A new study published in the May issue of the journal Pediatrics suggests that kids who were spanked more than twice a month as 3-year-olds were much more likely to become aggressive 5-year-olds than kids who weren't disciplined that way.

The study, conducted by Tulane University, asked mothers how often they'd spanked their 3-year-old in the previous month. Nearly half (46 percent) said they hadn't spanked them, 28 percent said they'd spanked their 3-year-old once or twice within the last month, and 26 percent said they'd spanked their child more than twice.

So, while almost half the moms said they never spanked their child, more than half admitted to spanking at least once or twice.

Researchers determined that three-year-old children who were spanked two or more times in the previous month had a 50 percent increased chance of being aggressive when they turned 5.

Parenting expert Cooper Lawrence said on "The Early Show" the study controlled for alcoholic, depressed or aggressive moms. The study, she says, is important because it found moms that had "nothing else going on" but spanking caused aggressive children.

She said, "By the time (the children in the study) were 5, they were aggressive, they were bullies, they were bullying siblings, bullying fellow students."

However, Lawrence pointed out, "So if you have a child, yes, you are encouraging their aggressive tendencies (by spanking). But if you have a child that's aggressive, they're going to be aggressive."

Lawrence, who hosts a radio show, said she received feedback from listeners akin to this idea.

"A school psychologist called and said some kids are just aggressive, and she knows kids that were not hit as children, that she's known for 20 years and she said they're just aggressive children. And that's the important part of the study. There are certain children that are born with aggressive tendencies."

Cooper said researchers simply saying kids learn by what parents do.

"If a child is getting hit, you're really teaching the child that hitting or acting out or being aggressive is OK," she said. "Another theory is that the more frequently children are hit, the more stress they're feeling, which can impact brain development, emotional development and can impact behavior."

Cooper suggested these alternatives to spanking:

Remove Privileges
In most cases, if you are spanking a 3-year-old, the child doesn't understand that spanking is the same thing as reasoning. It's best to take away a privilege that will have more of an impact than spanking the child. For example, if they do something wrong, take away their favorite TV show, and they will better understand the consequences of their actions. Aggression can be seen early. If it's in your child and you encourage it, they are more likely to act it out. As a child gets older they will interpret the consequences.

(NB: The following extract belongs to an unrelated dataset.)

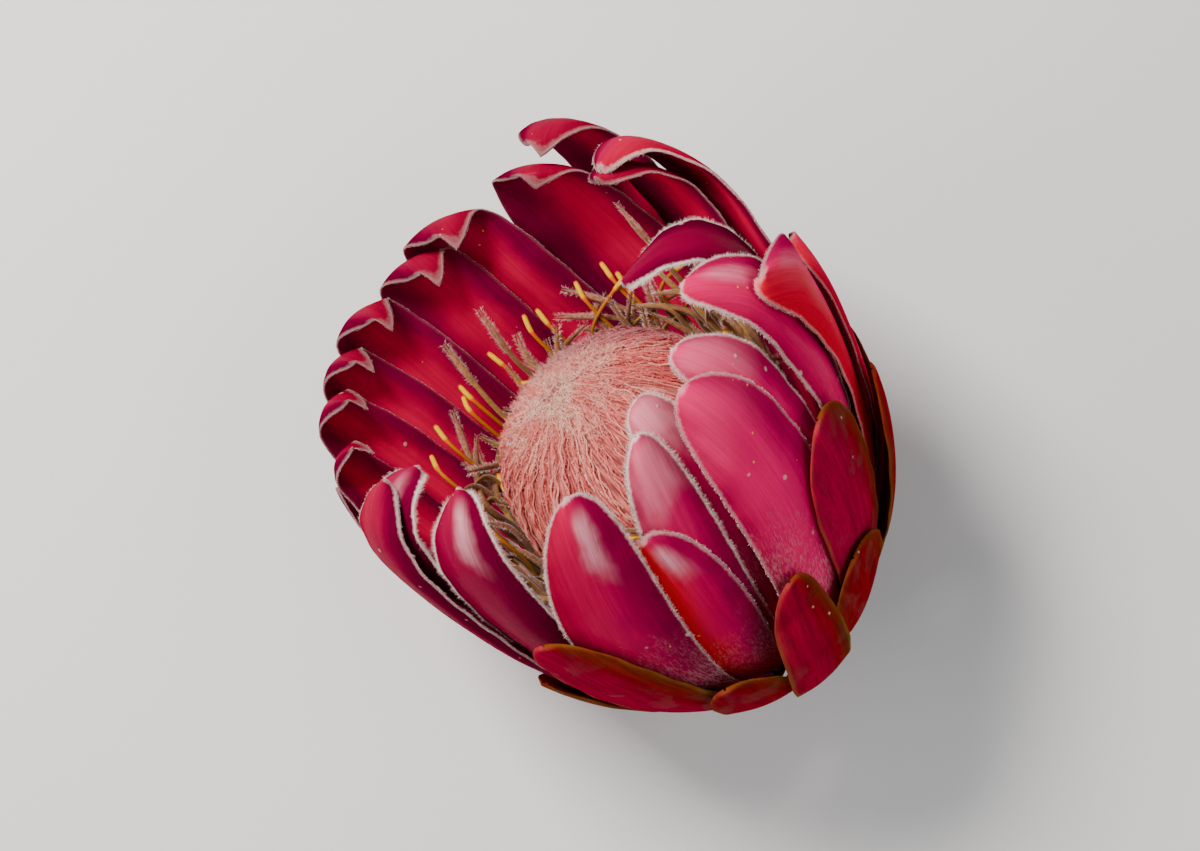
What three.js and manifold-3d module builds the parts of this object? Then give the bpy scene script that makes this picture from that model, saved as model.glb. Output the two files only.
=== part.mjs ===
// A single cut protea flower head, in millimetres, lying on its side on a flat surface.
// The head is modelled round its own axis (mouth towards +Z) and laid down at the end.
import * as THREE from "three";
import { ConvexHull } from "three/addons/math/ConvexHull.js";
import { mergeVertices } from "three/addons/utils/BufferGeometryUtils.js";
import Module from "manifold-3d";

const wasm = await Module();
wasm.setup();

// Driving dimensions.

// Outline of the head from the stem to the overhanging rim: radius and height.
const OUTLINE = [
  [4.5, 0], [12, 1.6], [20, 6], [28, 13.5], [34, 23.5], [37.6, 36], [39, 48], [39.3, 58],
  [38.6, 66], [35.8, 72], [30.5, 75.2], [25, 75.2], [19.5, 73.2], [14.5, 69.6],
];
const OUTLINE_SAMPLES = 240;
const RIM_TILT = 0.07;        // the rim is higher on the far side (-X)
const SIDE_NARROWING = 0.07;  // the -Y side is a little flatter
const BASE_NARROWING = 0.08;  // the base is drawn in on the +Y side
const SIDE_FULLNESS = 0.045;  // the +Y side is fuller near the rim

const BRACT_ROOT = 14.3;      // arc length at which the large bracts start
const BRACT_BULGE = 0.6;      // how far the margins turn in
const BRACT_MIDDLE = 0.9;     // thickness along the middle
const BRACT_EDGE = 0.68;      // thickness at the margins
const BRACT_CLAW = 2.2;       // half width at the root
const BASAL_CLAW = 1.6;
const WIDEST_AT = 0.6;        // share of the length where a bract is widest
const TIP_FULLNESS = 2.4;     // the higher, the blunter the tip
const BASAL_FULLNESS = 3.2;
const LAYER_GAP = 0.45;       // clear air between bracts that lie on each other
const CURL_LENGTH = 7;        // the tip that rolls inward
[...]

Encourage & Reward Good Behavior
When children are behaving appropriately, it's always a good idea to let them know. It can be verbal praise. Or maybe it's increased responsibility. Or it could be something simple, like an extra bedtime story. But letting them know they're doing the right thing encourages good behavior.

Try a Time Out
If you're going to put your child in time out, make sure you describe the inappropriate behavior that they engaged in. You want them to know why they're being punished. Saying, "you're in time out" will solve nothing.

Be Patient
You might want to stick your kids in time out, but parents might need to stick themselves in time out. If your impulse is to spank your child out of anger or frustration, that's not good. So take a breath and step back before acting out. Parents need to display patience.